PROVIDED DATA:
============================================================

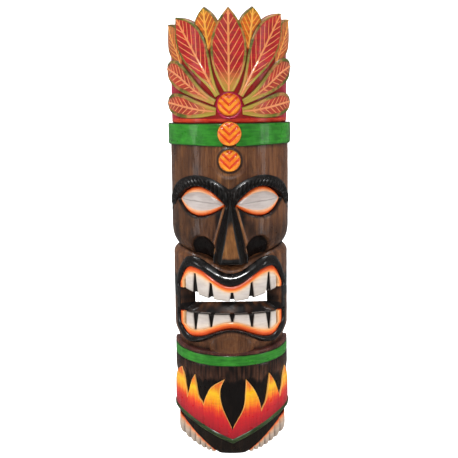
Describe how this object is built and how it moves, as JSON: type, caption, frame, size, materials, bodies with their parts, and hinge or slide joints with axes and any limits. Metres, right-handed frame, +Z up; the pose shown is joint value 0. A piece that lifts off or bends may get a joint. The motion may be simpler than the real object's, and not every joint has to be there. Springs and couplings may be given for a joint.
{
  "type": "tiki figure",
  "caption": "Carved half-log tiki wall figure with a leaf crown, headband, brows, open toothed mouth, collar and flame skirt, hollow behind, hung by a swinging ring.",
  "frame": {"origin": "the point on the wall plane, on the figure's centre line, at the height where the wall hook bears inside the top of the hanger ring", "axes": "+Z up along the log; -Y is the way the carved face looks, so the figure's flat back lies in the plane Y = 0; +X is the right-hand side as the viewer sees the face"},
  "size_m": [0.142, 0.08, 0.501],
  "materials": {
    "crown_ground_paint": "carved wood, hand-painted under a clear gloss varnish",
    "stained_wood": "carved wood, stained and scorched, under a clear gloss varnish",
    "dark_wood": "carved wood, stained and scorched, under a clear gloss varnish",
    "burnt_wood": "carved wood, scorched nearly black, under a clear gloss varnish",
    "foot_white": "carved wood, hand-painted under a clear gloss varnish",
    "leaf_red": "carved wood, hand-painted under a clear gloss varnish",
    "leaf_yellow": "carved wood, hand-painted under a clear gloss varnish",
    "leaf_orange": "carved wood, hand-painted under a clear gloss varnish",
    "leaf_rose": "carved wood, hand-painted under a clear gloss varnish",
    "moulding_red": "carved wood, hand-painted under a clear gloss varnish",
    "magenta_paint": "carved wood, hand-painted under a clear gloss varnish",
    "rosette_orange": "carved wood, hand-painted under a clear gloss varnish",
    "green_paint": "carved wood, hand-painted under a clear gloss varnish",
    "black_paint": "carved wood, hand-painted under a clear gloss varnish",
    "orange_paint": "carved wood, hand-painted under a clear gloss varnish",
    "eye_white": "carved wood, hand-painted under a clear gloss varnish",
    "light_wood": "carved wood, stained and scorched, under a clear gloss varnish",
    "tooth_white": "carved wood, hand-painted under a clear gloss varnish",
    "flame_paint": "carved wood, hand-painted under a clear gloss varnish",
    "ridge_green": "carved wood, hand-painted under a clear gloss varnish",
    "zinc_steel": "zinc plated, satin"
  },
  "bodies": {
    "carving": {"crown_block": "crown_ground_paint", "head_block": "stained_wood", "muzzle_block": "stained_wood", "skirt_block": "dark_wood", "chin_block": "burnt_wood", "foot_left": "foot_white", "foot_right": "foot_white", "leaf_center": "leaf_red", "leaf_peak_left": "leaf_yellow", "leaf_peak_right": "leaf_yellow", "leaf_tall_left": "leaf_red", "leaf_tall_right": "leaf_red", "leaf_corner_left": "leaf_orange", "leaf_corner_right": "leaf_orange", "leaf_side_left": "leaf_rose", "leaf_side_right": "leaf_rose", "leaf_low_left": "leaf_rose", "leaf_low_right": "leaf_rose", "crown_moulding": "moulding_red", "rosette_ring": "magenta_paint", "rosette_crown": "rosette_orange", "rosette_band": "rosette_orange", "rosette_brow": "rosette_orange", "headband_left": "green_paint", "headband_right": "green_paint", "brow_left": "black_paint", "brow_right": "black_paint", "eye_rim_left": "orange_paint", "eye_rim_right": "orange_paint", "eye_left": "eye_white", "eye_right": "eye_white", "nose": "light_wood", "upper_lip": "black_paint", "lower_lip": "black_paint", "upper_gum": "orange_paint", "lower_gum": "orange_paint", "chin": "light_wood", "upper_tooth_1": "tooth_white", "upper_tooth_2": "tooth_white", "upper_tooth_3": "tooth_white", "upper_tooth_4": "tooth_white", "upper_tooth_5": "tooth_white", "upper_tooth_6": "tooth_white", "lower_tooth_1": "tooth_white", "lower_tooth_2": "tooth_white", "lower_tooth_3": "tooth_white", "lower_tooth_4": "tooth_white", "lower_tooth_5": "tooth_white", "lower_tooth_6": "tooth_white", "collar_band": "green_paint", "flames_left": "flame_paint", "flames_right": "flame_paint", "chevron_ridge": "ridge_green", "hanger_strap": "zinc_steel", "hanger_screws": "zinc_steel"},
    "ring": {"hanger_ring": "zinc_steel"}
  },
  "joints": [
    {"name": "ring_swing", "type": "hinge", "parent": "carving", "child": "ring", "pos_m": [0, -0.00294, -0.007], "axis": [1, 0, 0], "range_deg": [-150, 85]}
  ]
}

============================================================

SHORT PROBLEM: Quote the data in full, keeping each word unchanged.

RESPONSE TO THE EXERCISE:
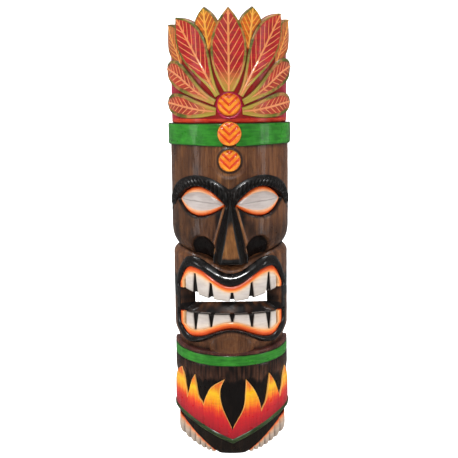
Describe how this object is built and how it moves, as JSON: type, caption, frame, size, materials, bodies with their parts, and hinge or slide joints with axes and any limits. Metres, right-handed frame, +Z up; the pose shown is joint value 0. A piece that lifts off or bends may get a joint. The motion may be simpler than the real object's, and not every joint has to be there. Springs and couplings may be given for a joint.
{
  "type": "tiki figure",
  "caption": "Carved half-log tiki wall figure with a leaf crown, headband, brows, open toothed mouth, collar and flame skirt, hollow behind, hung by a swinging ring.",
  "frame": {"origin": "the point on the wall plane, on the figure's centre line, at the height where the wall hook bears inside the top of the hanger ring", "axes": "+Z up along the log; -Y is the way the carved face looks, so the figure's flat back lies in the plane Y = 0; +X is the right-hand side as the viewer sees the face"},
  "size_m": [0.142, 0.08, 0.501],
  "materials": {
    "crown_ground_paint": "carved wood, hand-painted under a clear gloss varnish",
    "stained_wood": "carved wood, stained and scorched, under a clear gloss varnish",
    "dark_wood": "carved wood, stained and scorched, under a clear gloss varnish",
    "burnt_wood": "carved wood, scorched nearly black, under a clear gloss varnish",
    "foot_white": "carved wood, hand-painted under a clear gloss varnish",
    "leaf_red": "carved wood, hand-painted under a clear gloss varnish",
    "leaf_yellow": "carved wood, hand-painted under a clear gloss varnish",
    "leaf_orange": "carved wood, hand-painted under a clear gloss varnish",
    "leaf_rose": "carved wood, hand-painted under a clear gloss varnish",
    "moulding_red": "carved wood, hand-painted under a clear gloss varnish",
    "magenta_paint": "carved wood, hand-painted under a clear gloss varnish",
    "rosette_orange": "carved wood, hand-painted under a clear gloss varnish",
    "green_paint": "carved wood, hand-painted under a clear gloss varnish",
    "black_paint": "carved wood, hand-painted under a clear gloss varnish",
    "orange_paint": "carved wood, hand-painted under a clear gloss varnish",
    "eye_white": "carved wood, hand-painted under a clear gloss varnish",
    "light_wood": "carved wood, stained and scorched, under a clear gloss varnish",
    "tooth_white": "carved wood, hand-painted under a clear gloss varnish",
    "flame_paint": "carved wood, hand-painted under a clear gloss varnish",
    "ridge_green": "carved wood, hand-painted under a clear gloss varnish",
    "zinc_steel": "zinc plated, satin"
  },
  "bodies": {
    "carving": {"crown_block": "crown_ground_paint", "head_block": "stained_wood", "muzzle_block": "stained_wood", "skirt_block": "dark_wood", "chin_block": "burnt_wood", "foot_left": "foot_white", "foot_right": "foot_white", "leaf_center": "leaf_red", "leaf_peak_left": "leaf_yellow", "leaf_peak_right": "leaf_yellow", "leaf_tall_left": "leaf_red", "leaf_tall_right": "leaf_red", "leaf_corner_left": "leaf_orange", "leaf_corner_right": "leaf_orange", "leaf_side_left": "leaf_rose", "leaf_side_right": "leaf_rose", "leaf_low_left": "leaf_rose", "leaf_low_right": "leaf_rose", "crown_moulding": "moulding_red", "rosette_ring": "magenta_paint", "rosette_crown": "rosette_orange", "rosette_band": "rosette_orange", "rosette_brow": "rosette_orange", "headband_left": "green_paint", "headband_right": "green_paint", "brow_left": "black_paint", "brow_right": "black_paint", "eye_rim_left": "orange_paint", "eye_rim_right": "orange_paint", "eye_left": "eye_white", "eye_right": "eye_white", "nose": "light_wood", "upper_lip": "black_paint", "lower_lip": "black_paint", "upper_gum": "orange_paint", "lower_gum": "orange_paint", "chin": "light_wood", "upper_tooth_1": "tooth_white", "upper_tooth_2": "tooth_white", "upper_tooth_3": "tooth_white", "upper_tooth_4": "tooth_white", "upper_tooth_5": "tooth_white", "upper_tooth_6": "tooth_white", "lower_tooth_1": "tooth_white", "lower_tooth_2": "tooth_white", "lower_tooth_3": "tooth_white", "lower_tooth_4": "tooth_white", "lower_tooth_5": "tooth_white", "lower_tooth_6": "tooth_white", "collar_band": "green_paint", "flames_left": "flame_paint", "flames_right": "flame_paint", "chevron_ridge": "ridge_green", "hanger_strap": "zinc_steel", "hanger_screws": "zinc_steel"},
    "ring": {"hanger_ring": "zinc_steel"}
  },
  "joints": [
    {"name": "ring_swing", "type": "hinge", "parent": "carving", "child": "ring", "pos_m": [0, -0.00294, -0.007], "axis": [1, 0, 0], "range_deg": [-150, 85]}
  ]
}